From: (Anonymous) Date: August 14th, 2008 08:01 pm (UTC) (Link)
Perhaps because there are more men in the world than women that people default to it being a boy? And many people no longer look at details, they look at the 'larger picture' and come up with a general impression and the pink doesn't even register no matter how cute the booties are.
chenoameg From: chenoameg Date: August 14th, 2008 08:29 pm (UTC) (Link)
I thought there are more women than men in the world?
mjperson From: mjperson Date: August 14th, 2008 08:34 pm (UTC) (Link)
Er.. what? Men and women number are equal to within 1%.

Even if they weren't, the difference won't ever get close to a level that lets you say, "there are so many more men than women in the world that it is easier to just assume everyone is a man."

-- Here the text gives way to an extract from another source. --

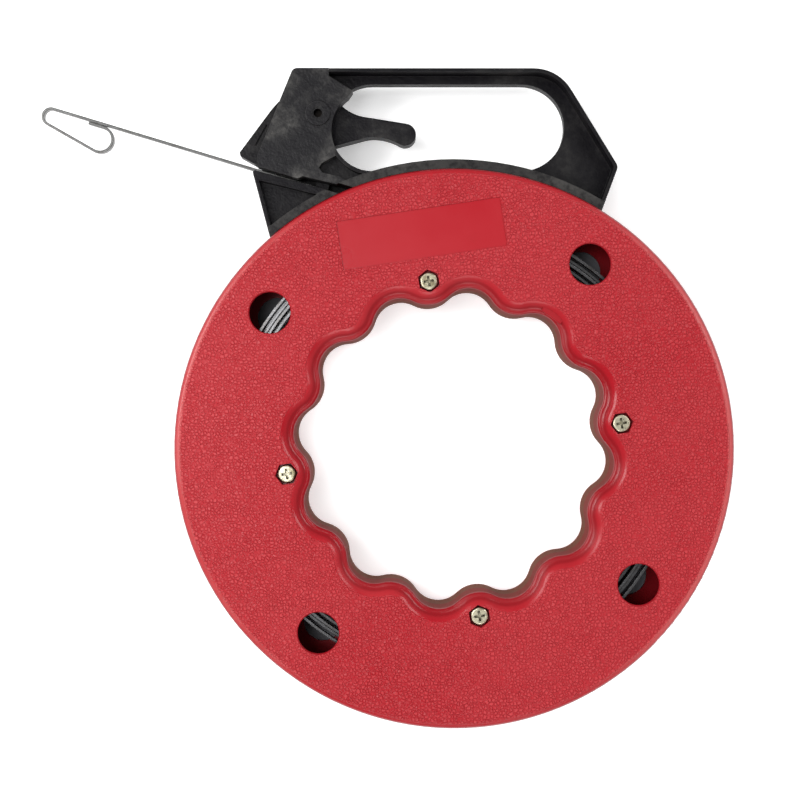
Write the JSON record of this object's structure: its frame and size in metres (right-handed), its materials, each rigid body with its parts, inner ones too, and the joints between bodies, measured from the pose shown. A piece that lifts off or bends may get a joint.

The "larger picture" just isn't that large...
psychohist From: psychohist Date: August 15th, 2008 01:28 am (UTC) (Link)
There's a 5% male excess in her age group, though. That's one of the reasons why we preferred a girl.

I don't think that's the reason for the comment disparity, though; most people won't notice a 5% disparity. I wonder how many actually think they know, as opposed to people who know they are guessing randomly? The latter may guess male because it's the default pronoun for the English language, and they think it's impolite to use "it". That may also be why they don't ask - because they don't want to say, "What sex is it?"
enugent From: enugent Date: August 15th, 2008 04:15 am (UTC) (Link)
I wonder if there's some kind of regional difference, because I don't think I've had anyone try to guess. The default question is, "How old?" or occasionally, "How old is your baby?" (note lack of pronouns). I do try to help people out by answering, "He's two months," instead of just saying "Two months," and they often look relieved at not having to guess or call him "it."
kirisutogomen From: kirisutogomen Date: August 15th, 2008 04:07 pm (UTC) (Link)
I think you're overstating things by claiming 1% -- life expectancy for females is higher than for males in rich countries but lower in countries where women often die in childbirth. China has serious problems with sex-selecting abortion or infanticide among families that desperately want sons, while poor maternal nutrition causes disproportionately more miscarriages for male fetuses. So the ratio will vary considerably depending on your subset of interest (only US, only babies, whatever).

(Apparently there's also some evidence for a change in fetus sex probability based on things like partnership status at conception or ambient temperature, which is truly wacky.)

None of which invalidates your main point, of course.
kirisutogomen From: kirisutogomen Date: August 15th, 2008 04:18 pm (UTC) (Link)
I think it's unfortunate in this case that we're using a language with gendered personal pronouns. The sex of your baby is a pretty irrelevant attribute, and it's completely unnecessary for it to trip up conversation.

Just guessing here, but maybe people's experience has been that female babies are usually covered head-to-toe in pink, and that any other color is a strong indication that the baby is male? I have no idea if that's true.
mijven From: mijven Date: August 15th, 2008 09:54 pm (UTC) (Link)
I told you my theory that hair is the determining feature for most when deciding boy/girl. (My guys were just the CUTEST girls!)
From: readsalot Date: August 16th, 2008 02:46 am (UTC) (Link)
I'd guess that Margaret doesn't have much hair, as she's not quite eight weeks old. To many people, short hair means it's a boy, and long hair means it's a girl. I even have a data point--I can remember walking with my oldest nephew when he was a toddler with long hair, and everyone thinking he was a girl.